A Woman Rice Planter offers insights into a broad spectrum of Southern life after the Civil War. As an account of a woman's struggle for survival and dignity in a distinctly male-dominated society, it contributes significantly to women's history. It presents a rich portrait of a distinctive place—the South Carolina Low Country—in a troubled and generally undocumented time, a portrait made all the more vivid by the fine pen-and-ink sketches of Charleston artist Alice R. Huger Smith.
Elizabeth Alston Pringle was the daughter of Robert Francis Withers Allston, a state legislator and governor, who was at one time owner of seven plantations but bankrupt at the time of his death. Left to struggle for income to regain the property and position the family held prior to the war, Pringle turned to writing and eventually published a column on Southern culture in the New York Sun under the pseudeonym Patience Pennington.
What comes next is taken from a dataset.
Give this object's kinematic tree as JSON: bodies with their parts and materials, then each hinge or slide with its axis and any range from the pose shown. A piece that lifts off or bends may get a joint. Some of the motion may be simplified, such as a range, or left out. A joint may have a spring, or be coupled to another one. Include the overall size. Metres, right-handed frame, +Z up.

In 1913 she collected and reshaped these newspaper columns and compiled them into one volume, A Woman Rice Planter, a best-selling book that reduced her financial worries. Her descriptions of the vagaries of rice planting, of her relationships with former slaves and the first generation of free-born African Americans, and of her life in the early Reconstruciton period are important to our understanding of the prevailing attitudes and persistence of the Old South in the New.
The volume was illustrated by Alice R. Huger Smith (1876–1958), an American painter and printmaker. This edition features an introduction by Charles Joyner (1935–2016), distinguished professor emeritus of southern history and culture at Coastal Carolina University and author of several books, including Down by the Riverside: A South Carolina Slave Community.